Ruokakerma (cooking cream, 15% fat) keeps showing up as the secret weapon in my kitchen. It made better Bird’s Custard than milk did. It makes better mannapuuro than milk does. It’s the reason my alfredo sauce works without flour. It sits in the dairy case between the full cream and the milk, looking unassuming, and it quietly makes everything better.

I grew up in Southern California where “cooking cream” wasn’t really a thing — you had milk, you had heavy cream, and you had half-and-half if you were feeling fancy. The Finnish dairy case has about nine gradations of fat content between skim and whipping cream, each with its own name and its own specific purpose, and they’re all good because Finnish dairy is just… good. Quietly, structurally, dependably good.

Like bergenias, actually. But that’s a different post.


Mannapuuro But With Cream & Egg (Semolina Pudding)

a.k.a. “The One That Tastes Like Strawberry Ice Cream”

Ingredients

  • 300ml (304g) cooking cream (ruokakerma)
  • 300ml (340g) skim milk (maitojuoma)
  • 15 tsp (77g) semolina (mannasuurimo)
  • 1.5 tablespoons (25g) vanilla sugar (vaniljasokeri)
  • 1 large egg (83g), beaten

Method

Pour the milk and cooking cream into a saucepan and bring to a boil over medium heat together with the vanilla sugar, stirring until dissolved.

Gradually whisk in the semolina, stirring continuously. Keep stirring — semolina is enthusiastic about clumping and you need to work to keep it separated. Like nuns at a high school dance in the 60s.

Beat the egg in a separate bowl. Stir a spoonful of the hot pudding into the beaten egg to temper it — this is not optional, this is the difference between custard and catastrophe — then pour the egg mixture back into the pot, whisking constantly.

Continue whisking for about two minutes until the pudding thickens and bubbles. It should coat the back of a spoon and look like it means business.

Remove from heat and transfer to a serving bowl. Let it rest ten minutes to thicken further before serving.

Serving

Warm, with a generous spoonful of strawberry jam. This is where the “strawberry ice cream” experience happens. Trust me.

Also works with the traditional Finnish approach: cinnamon and sugar, butter melting on top. Less exciting but deeply comforting.
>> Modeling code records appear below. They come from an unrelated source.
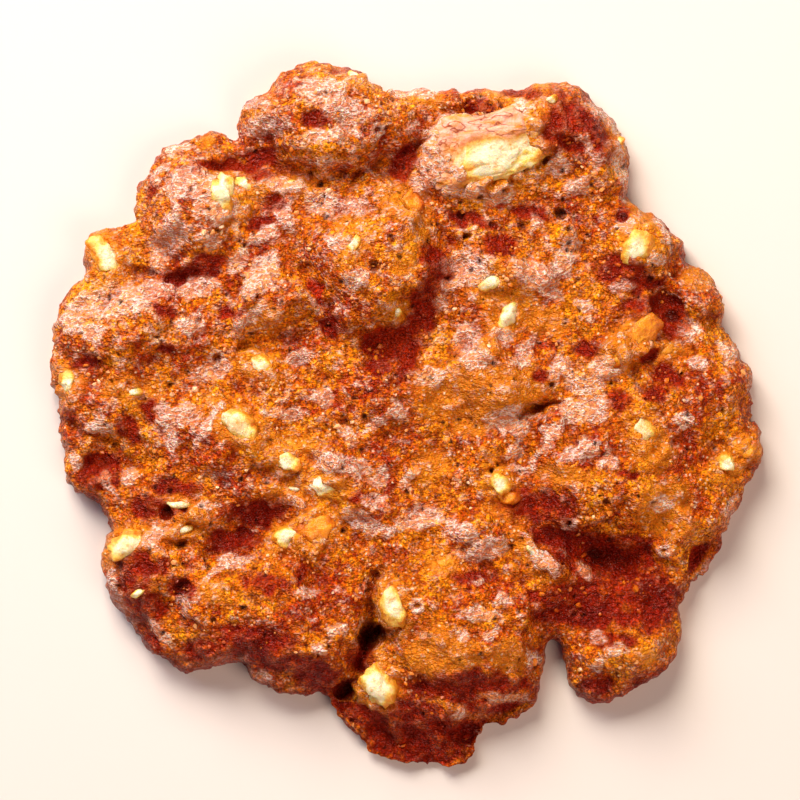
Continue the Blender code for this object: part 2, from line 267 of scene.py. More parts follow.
@dataclass(frozen=True)
class Relief:
    """Height of the baked top: a sheet with a rounded edge, lumps, creases, pits and waves.

    Attributes:
        edge_level: Height of the top at the very edge.
        edge_thickness: Thickness of the plain sheet just inside the edge.
        middle_thickness: Thickness of the plain sheet in the middle.
        thickening_run: How far inside the outline the sheet reaches its full thickness.
        rounding_run: Width of the rounded edge.
        rounding_power: Shape of the rounded edge, 2 for a quarter round, more for a boxier one.
        thinnest: Least thickness under a crease or a pit.
        lumps: (x, y, half length, half width, turn in degrees, height, softness of the sides).
        creases: (half width, depth, points along the crease).
        pits: (x, y, radius, depth) of the pits and broken bubbles.
        rings: (x, y, radius) of the small pores with a raised rim.
        waves: Unevenness of the top.
        warp: How far lumps and creases wander along X from their plain shapes.
        other_warp: How far they wander along Y.
        crease_even: Share of a crease's depth that it has everywhere.
        crease_waves: How its depth changes along it.
        pit_warp: How far a pit's edge wanders along X.
        other_pit_warp: How far it wanders along Y.
        pit_squash: How much shorter a pit is along Y than along X.
        lean: How much higher a lump is on its -Y side, where it ends in a steep face.
        doming: How much lower a lump's sides are than its middle, as a share.
    """

    edge_level: float = 1.3
    edge_thickness: float = 3.3
    middle_thickness: float = 4.4
    thickening_run: float = 9.0
    rounding_run: float = 2.1
    rounding_power: float = 2.4
    thinnest: float = 0.9
    lumps: tuple[tuple[float, ...], ...] = (
        (-6.8, 26.6, 8.6, 5.8, -4, 2.9, 0.60), (-3.0, 14.0, 6.9, 8.2, -8, 3.0, 0.65),
        (6.4, 23.4, 8.4, 4.8, 9, 1.2, 0.70), (5.4, 28.4, 6.0, 1.5, 2, 0.7, 0.80),
        (14.0, 26.0, 6.0, 4.6, -30, 1.5, 0.70), (17.0, 21.6, 2.4, 4.4, -8, 1.1, 0.80),
        (-18.8, 18.6, 6.6, 5.8, 30, 1.8, 0.60), (-23.4, 7.8, 9.6, 5.2, 10, 1.7, 0.70),
        (-14.0, 9.4, 5.6, 1.6, 58, 1.0, 0.90), (-10.4, 10.4, 3.6, 3.2, 20, 1.0, 0.80),
        (-25.4, 1.0, 5.4, 4.2, 0, 1.1, 0.80), (-16.5, -1.6, 8.5, 3.6, -22, 1.0, 0.90),
        (-4.4, -6.8, 8.6, 2.2, -34, 1.3, 0.90), (-1.5, 1.6, 8.0, 4.4, -8, 1.0, 0.90),
        (5.4, -10.2, 6.6, 1.9, -10, 1.0, 0.90), (11.4, -12.4, 3.6, 1.9, -42, 1.0, 0.80),
        (7.4, 3.4, 7.4, 4.6, -6, 1.7, 0.75), (9.0, 12.4, 7.6, 3.0, 8, 1.0, 0.90),
        (21.0, 14.6, 4.8, 5.2, -25, 1.4, 0.75), (19.6, 6.6, 5.4, 3.2, 35, 1.3, 0.75),
        (26.7, 10.8, 2.6, 3.2, 0, 0.8, 0.80), (27.0, 2.4, 4.2, 5.6, 0, 1.1, 0.80),
        (18.6, -3.8, 11.0, 7.8, 36, 1.9, 0.65), (25.6, -7.4, 4.4, 5.0, 20, 0.9, 0.80),
        (4.8, -18.6, 8.8, 8.4, -10, 1.9, 0.60), (18.8, -20.8, 5.4, 4.2, 10, 1.5, 0.70),
        (-12.6, -18.2, 10.4, 6.4, -10, 1.9, 0.60), (-19.0, -15.2, 3.6, 3.4, 0, 0.8, 0.80),
        (-23.4, -13.8, 4.2, 5.2, 15, 1.2, 0.80), (-18.6, -9.2, 4.0, 1.7, -5, 0.9, 0.80),
        (1.0, -30.4, 9.4, 4.6, 8, -2.2, 0.40), (-4.8, -27.8, 4.2, 2.8, -40, -1.7, 0.50),
        (8.4, -27.4, 4.4, 2.0, 12, -1.9, 0.50), (27.6, -13.2, 3.0, 3.8, -30, -2.0, 0.60),
        (17.6, -12.6, 6.2, 2.6, -20, -1.8, 0.90), (-27.4, -4.6, 2.8, 3.0, 0, -1.5, 0.90),
        (-14.6, -10.2, 6.6, 2.4, 8, -1.4, 0.90), (-12.6, 6.2, 5.2, 1.8, 10, -0.8, 0.90),
        (23.7, 8.7, 2.0, 2.2, 0, -1.3, 0.80),
    )
    creases: tuple[tuple[float, float, tuple[tuple[float, float], ...]], ...] = (
        (0.9, 0.9, ((-18.5, 22.4), (-12.5, 23.0), (-7.5, 21.6), (-2.0, 21.8), (1.0, 24.8))),
        (1.4, 0.6, ((3.2, 15.5), (3.5, 12.5), (2.0, 8.2), (-2.0, 6.4))),
        (0.6, 0.9, ((-9.3, 12.5), (-7.5, 10.0), (-6.4, 7.2))),
        (0.5, 0.7, ((-26.5, 12.8), (-21.5, 12.4), (-16.5, 12.8))),
        (0.4, 0.7, ((2.5, 27.1), (6.5, 26.8), (10.2, 27.3))),
        (0.9, 0.5, ((-15.2, 5.8), (-11.0, 6.8), (-7.5, 7.4))),
        (0.5, 0.7, ((-21.8, -11.8), (-17.5, -12.5), (-13.0, -12.0), (-10.0, -12.3))),
        (0.65, 1.5, ((-2.4, -14.8), (-2.9, -17.4), (-3.4, -20.2), (-4.4, -23.0), (-5.6, -25.6))),
        (0.45, 1.8, ((10.8, -0.2), (12.6, -0.4), (14.0, 0.5))),
        (0.5, 0.4, ((6.8, -5.2), (10.2, -2.8), (14.6, 2.4), (18.0, 5.0))),
        (1.0, 0.6, ((9.6, -9.4), (14.0, -10.8), (17.5, -12.6), (22.8, -13.6))),
        (0.4, 1.1, ((-9.5, -12.4), (-9.0, -13.8), (-9.2, -15.2))),
        (0.5, 0.6, ((-31.0, -0.6), (-28.5, -1.2), (-25.0, -4.6))),
        (0.5, 0.6, ((12.4, 24.6), (15.0, 24.2), (18.0, 24.8))),
    )
    pits: tuple[tuple[float, float, float, float], ...] = (
        (-3.0, -19.8, 1.4, 3.4), (-5.5, -24.8, 0.9, 1.6), (-20.0, -15.4, 0.60, 0.7),
        (-17.7, -13.6, 0.40, 0.6), (-20.2, -11.6, 0.50, 0.6), (-21.3, -8.7, 0.60, 0.8),
        (12.2, 22.6, 0.50, 0.9), (10.4, 21.8, 0.48, 0.8), (8.4, 20.1, 0.30, 0.5), (13.7, 17.9, 0.50, 0.9),
        (10.3, 16.8, 0.38, 0.6), (5.3, 15.9, 0.40, 0.7), (4.8, 17.7, 0.40, 0.5), (19.2, 17.7, 0.30, 0.4),
        (23.6, 8.8, 0.70, 0.6), (-15.1, 21.1, 0.30, 0.5), (-1.4, 15.7, 0.36, 0.6),
        (-3.0, 13.0, 0.45, 0.7), (7.5, -5.0, 0.35, 0.5), (17.7, -7.7, 0.30, 0.4),
        (16.7, -12.5, 0.70, 0.5),
    )
    rings: tuple[tuple[float, float, float], ...] = (
        (0.9, -17.0, 0.62), (15.0, -17.9, 0.55), (14.4, -9.8, 0.60), (22.9, -12.2, 0.58),
        (-2.5, 25.2, 0.60), (-17.0, 5.0, 0.62), (-18.6, 8.3, 0.55), (6.2, -14.6, 0.50),
    )
    waves: Waves = Waves(((6.5, 0.6), (2.9, 0.55), (1.5, 0.35)), 4.2)
    warp: Waves = Waves(((5.0, 1.8), (2.0, 0.5)), 8.3)
    other_warp: Waves = Waves(((5.0, 1.8), (2.0, 0.5)), 21.9)
    crease_even: float = 0.8
    crease_waves: Waves = Waves(((2.2, 0.7),), 55.0)
    pit_warp: Waves = Waves(((0.8, 0.3),), 83.0)
    other_pit_warp: Waves = Waves(((0.8, 0.3),), 87.0)
    pit_squash: float = 1.3
    lean: float = 0.4
    doming: float = 0.3

    def lump(self, x: Array, y: Array, shape: Sequence[float]) -> Array:
        """Height that one lump adds.

        Args:
            x: X of the points.
            y: Y of the points.
            shape: One row of the table of lumps.

        Returns:
            One height for each point.
        """
        *place, height, softness = shape
        u, v = turned_place(x, y, place)
        side = np.clip((1.0 - np.hypot(u, v)) / softness, 0.0, 1.0)
        leaning = 1 - self.lean * (y - place[1]) / max(place[2], place[3])
        domed = 1 - self.doming * (u * u + v * v)
        return height * side * side * (3 - 2 * side) * domed * leaning

    @staticmethod
    def distance_to_line(x: Array, y: Array, points: Sequence[tuple[float, float]]) -> Array:
        """Distance from points to a line.

        Args:
            x: X of the points.
            y: Y of the points.
            points: Corners of the line.

        Returns:
            One distance for each point, to the nearest stretch.
        """
        nearest = np.full(len(x), np.inf)
        for (ax, ay), (bx, by) in zip(points, points[1:]):
            dx, dy = bx - ax, by - ay
            along = np.clip(((x - ax) * dx + (y - ay) * dy) / (dx * dx + dy * dy), 0.0, 1.0)
            distance = np.hypot(x - ax - along * dx, y - ay - along * dy)
            nearest = np.minimum(nearest, distance)
        return nearest

    def over_sheet(self, x: Array, y: Array) -> Array:
        """Height of the relief over the plain sheet.

        Args:
            x: X of the points.
            y: Y of the points.

        Returns:
            One height for each point.
        """
        wx = x + self.warp.flat(x, y)
        wy = y + self.other_warp.flat(x, y)
        z = self.waves.flat(x, y)
        for shape in self.lumps:
            z += self.lump(wx, wy, shape)
        uneven = self.crease_even + self.crease_waves.flat(x, y)
        for half_width, depth, points in self.creases:
            near = np.exp(-((self.distance_to_line(wx, wy, points) / half_width) ** 2))
            z -= depth * near * uneven
        fx = x + self.pit_warp.flat(x, y)
        fy = y + self.other_pit_warp.flat(x, y)
        for px, py, radius, depth in self.pits:
            away = np.hypot(fx - px, self.pit_squash * (fy - py))
            z -= depth * np.exp(-((away / radius) ** 4))
        return z

    def top(self, x: Array, y: Array, inside: Array) -> Array:
        """Height of the baked top.

        Args:
            x: X of the points.
            y: Y of the points.
            inside: Their depth inside the outline.

        Returns:
            One height for each point.
        """
        inside = np.maximum(inside, 0.0)
        run = np.minimum(1.0, inside / self.thickening_run)
        rise = self.middle_thickness - self.edge_thickness
        thickness = self.edge_thickness + rise * run * (2 - run)
        full = np.maximum(self.thinnest, thickness + self.over_sheet(x, y))
        short = 1.0 - np.minimum(1.0, inside / self.rounding_run)
        round_up = (1.0 - short**self.rounding_power) ** (1.0 / self.rounding_power)
        low = np.minimum(self.edge_level, full)
        return low + (full - low) * round_up


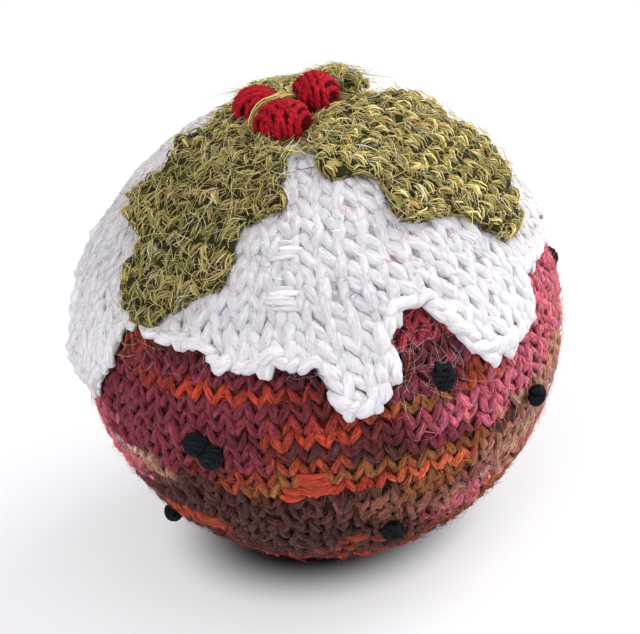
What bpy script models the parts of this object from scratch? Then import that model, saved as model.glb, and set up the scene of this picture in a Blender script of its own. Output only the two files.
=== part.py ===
"""A knitted toy Christmas pudding: a stuffed ball with icing, three holly leaves, berries and currants.

Metres, +Z up.  The origin is the middle of the flat spot that the ball rests on, and -Y is the front.
Places on the ball are given as a longitude (0 at the front, positive towards +X) and a latitude
(90 at the crown), both in degrees, seen from the ball's centre.
"""

import math

import bmesh
import bpy
from mathutils import Vector

# The stuffed ball.
BALL_RADIUS = 0.0498
FOOT_RADIUS = 0.0115
CROWN_DRAW = 0.0040            # how far the icing's stitches draw the upper half in
CROWN_DRAW_START = 0.0        # latitude where the drawing in begins
CROWN_DRAW_END = 48.0          # latitude where it is complete
DIMPLE_DEPTH = 0.0030          # the crown is gathered where the berries are sewn on
DIMPLE_HALF_ANGLE = 34.0
BALL_STEPS = 40
BALL_RINGS = 22
BALL_CENTRE = math.sqrt(BALL_RADIUS ** 2 - FOOT_RADIUS ** 2)

# Knitted pieces lie on each other with this much air between them.
GAP = 0.00040

# The icing: a cap of thick yarn whose edge hangs in drips.
ICING_THICKNESS = 0.0025
DRIP_BEAD = 0.0003             # the icing is this much thicker at the end of a long drip
ICING_STEPS = 116
ICING_RINGS = 16
ICING_BAY_LATITUDE = 25.5      # the edge between two drips
DRIP_START = 0.5               # share of the way down where a drip begins to run
DRIPS = (                      # longitude, half width and latitude of the lowest point
    (-72.0, 17.0, 3.0),
    (-37.0, 14.0, 21.5),
    (-21.0, 9.5, 17.3),
    (-7.0, 7.0, 17.2),
    (6.5, 9.5, 6.2),
    (45.0, 15.6, 7.8),
    (70.0, 15.0, 18.0),
    (93.0, 10.5, 19.0),
    (122.0, 14.0, 12.0),
    (147.0, 10.5, 4.0),
    (170.0, 13.0, 16.5),
    (-168.0, 9.0, 6.0),
    (-143.0, 14.0, 14.0),
    (-118.0, 9.5, 7.0),
    (-98.0, 11.0, 17.5),
)

# Holly leaves.  "near" is how far from the crown each line of the grid starts, from west to east,
# which leaves room for the berries.  Each side of the outline is a list of (distance from the
# crown, reach from the midline); east is the side of growing longitude.  "lift" is how high a
# side stands off, and the reach where it is fully up.
LEAF_THICKNESS = 0.0022
LEAF_EDGE_ROUNDING = 0.0007
LEAF_CELLS_ALONG = 17
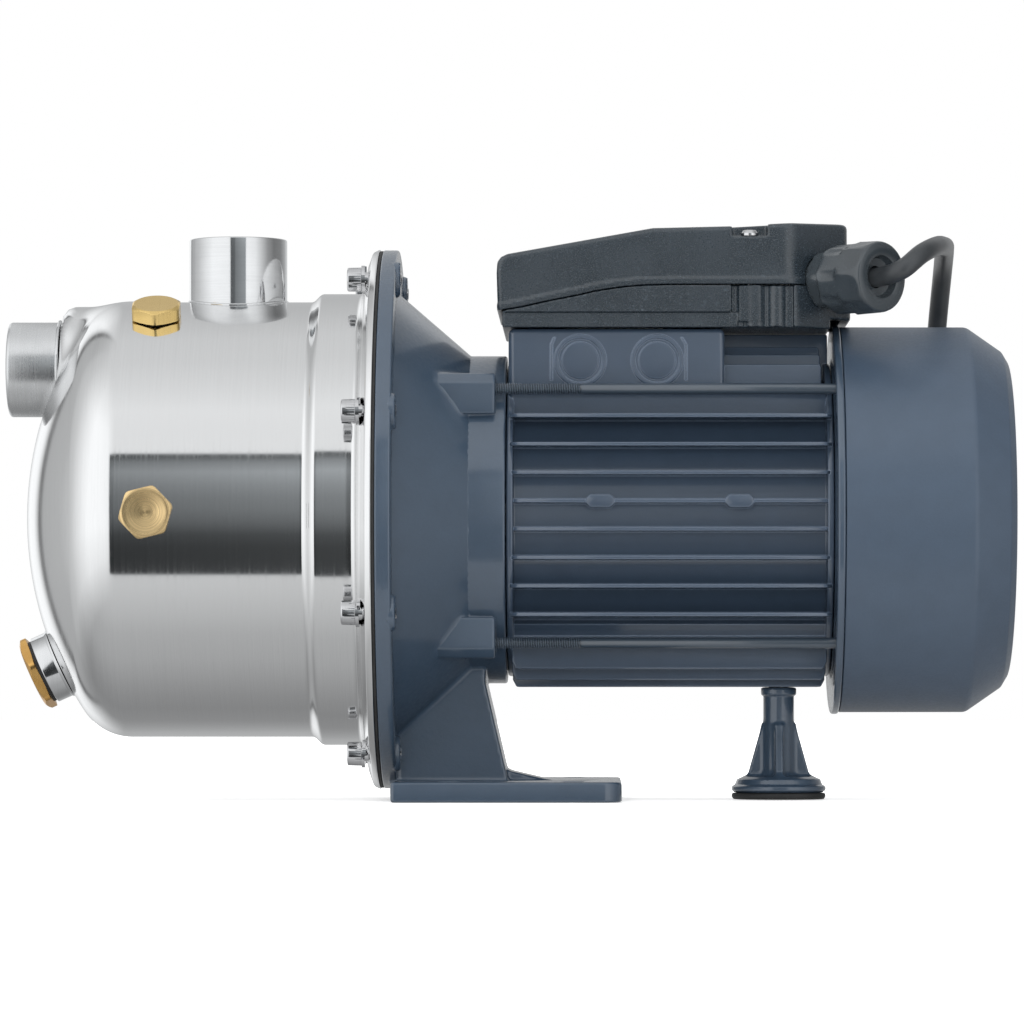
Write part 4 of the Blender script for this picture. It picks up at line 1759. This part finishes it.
MIRROR = 0.77
over = curve(phi, -180, 180, [(p, grey(v) / MIRROR) for p, v in (
    (-180, 166), (-156, 163), (-135, 136), (-120, 131), (-108, 137), (-98, 145), (-80, 160), (-64, 167), (-49.5, 181),
    (-35.5, 192), (-20, 200), (0, 216), (20, 220), (34, 222), (43.5, 221), (57.5, 223), (72.4, 212), (88.6, 203), (107.6, 199),
    (131.8, 184), (149.5, 174), (180, 166))])
turn = W.math("DIVIDE", W.math("ARCTAN2", dx, front), rad(1))  # round the horizon, + to the right
el = W.math("DIVIDE", W.math("ARCSINE", dz), rad(1))
horizon = curve(turn, -180, 180, [
    (-180, 1.15), (-151, 1.12), (-147, 0.75), (-144.5, 0.2), (-142.5, 0.22), (-140, 0.5), (-125, 0.55), (-119, 0.64), (-105, 0.74),
    (-95, 0.87), (-80, 1.05), (-60, 1.25), (-25, 1.2), (0, 1.1), (28, 1.22), (44, 1.13), (60, 0.78), (77, 0.42), (97, 0.24), (123, 0.29),
    (150, 0.55), (165, 0.9), (180, 1.15)])
horizon = W.math("MULTIPLY", horizon, curve(el, -90, 90, [(-90, 0.5), (-60, 0.55), (-30, 0.78), (-5, 1.0), (40, 1.0), (90, 0.8)]))
aside = W.math("MULTIPLY", W.ramp(W.math("ABSOLUTE", dx), 0.12, 0.34, 0.0, 1.0), W.ramp(W.math("ABSOLUTE", el), 45.0, 75.0, 1.0, 0.0))
aside = W.math("MULTIPLY", aside, W.ramp(el, -44.0, -22.0, 0.0, 1.0))
light = W.math("ADD", W.math("MULTIPLY", over, W.math("SUBTRACT", 1.0, aside)), W.math("MULTIPLY", horizon, aside))
card = curve(phi, -40, 40, [(p, grey(v) / MIRROR) for p, v in (
    (-40, 62), (-29, 62), (-22.5, 58), (-16, 59), (-9.4, 70), (-2.9, 97), (3.5, 112), (10, 120), (16.6, 134), (23.3, 152), (28.5, 128),
    (31, 92), (40, 92))])
card = W.math("MULTIPLY", card, curve(lon, -30, 30, [(-30, 0.6), (-15, 0.6), (-5.2, 0.72), (-3.0, 1.15), (14, 1.7), (30, 1.9)]))
gap = W.math("MULTIPLY", box_mask(phi, -30.5, 33.0, 0.5), box_mask(lon, -15.0, 21.0, 0.8))
v = W.math("ADD", W.math("MULTIPLY", light, W.math("SUBTRACT", 1.0, gap)), W.math("MULTIPLY", card, gap))
soft = curve(el, -90, 90, [(-90, 0.62), (-20, 0.85), (10, 0.95), (50, 1.1), (90, 1.2)])


def background(value, strength, tint=None):
    bg = wt.nodes.new("ShaderNodeBackground")
    if value is None:
        bg.inputs["Color"].default_value = (1, 1, 1, 1)
    else:
        rgb = wt.nodes.new("ShaderNodeCombineColor")
        for i in range(3):
            c = value
            if tint is not None:
                c = W.math("MULTIPLY", value, W.math("MULTIPLY_ADD", tint, (-0.05, 0.0, 0.03)[i], (0.985, 1.0, 1.012)[i]))
            wt.links.new(c, rgb.inputs[i])
        wt.links.new(rgb.outputs[0], bg.inputs["Color"])
    bg.inputs["Strength"].default_value = strength
    return bg.outputs[0]


def choose(fac, a, b):
    node = wt.nodes.new("ShaderNodeMixShader")
    wt.links.new(fac, node.inputs[0])
    wt.links.new(a, node.inputs[1])
    wt.links.new(b, node.inputs[2])
    return node.outputs[0]


lp = wt.nodes.new("ShaderNodeLightPath")
shown = choose(lp.outputs["Is Diffuse Ray"], background(v, 1.0, gap), background(soft, 0.9))
wt.links.new(choose(lp.outputs["Is Camera Ray"], shown, background(None, 1.0)), out.inputs["Surface"])
for n in wt.nodes:
    if n.bl_idname == "ShaderNodeMapRange":
        n.clamp = True


def area(name, at, to, size, power, size_y=None):
    L = bpy.data.lights.new(name, "AREA")
    L.shape = "RECTANGLE"
    L.size = size
    L.size_y = size_y or size
    L.energy = power
    ob = bpy.data.objects.new(name, L)
    COL.objects.link(ob)
    ob.location = at
    d = Vector(to) - Vector(at)
    ob.rotation_euler = d.to_track_quat("-Z", "Y").to_euler()
    return ob


key = area("key", (-0.3, -1.6, 1.9), (0, 0, 0.12), 1.6, 16, 1.0)
key.visible_glossy = False
area("fill", (0.1, -2.6, 0.35), (0.0, 0, 0.12), 1.1, 36, 0.8).visible_glossy = False
area("top", (0.1, 0.3, 2.2), (0, 0, 0.1), 1.8, 14, 1.2).visible_glossy = False

cam_data = bpy.data.cameras.new("camera")
cam = bpy.data.objects.new("camera", cam_data)
COL.objects.link(cam)
sc.camera = cam
cam_data.sensor_width = 36
cam_data.lens = 195.5
cam_data.shift_x = -0.087
cam_data.shift_y = 0.184
cam_data.clip_start = 0.05
cam_data.clip_end = 60
cam.location = (0.0397, -2.391, 0.0424)
cam.rotation_euler = (rad(90), 0, 0)
sc.view_settings.view_transform = "Standard"
sc.view_settings.look = "None"
sc.view_settings.exposure = 0.0
sc.view_settings.gamma = 1.0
Keeps in the fridge for several days. Good as a batch breakfast. Reheat gently or eat cold, depending on your feelings about cold porridge. (I have no judgment. I eat things standing at the counter at 11pm. We’ve established this.)

Notes

  • The cream-to-milk split is the whole secret. Don’t use all milk. Don’t use all cream. The balance matters.
  • TEMPER THE EGG. I cannot stress this enough. Hot into cold first, then cold into hot. Scrambled egg porridge is not the goal.
  • This serves 4, allegedly. It served our household of 3 for exactly 1 breakfast. Scale up if you want leftovers: 500ml cream, 500ml milk, 25 tsp semolina, 2.5 tablespoons vanilla sugar, 2 eggs. Same method, same results, more breakfasts.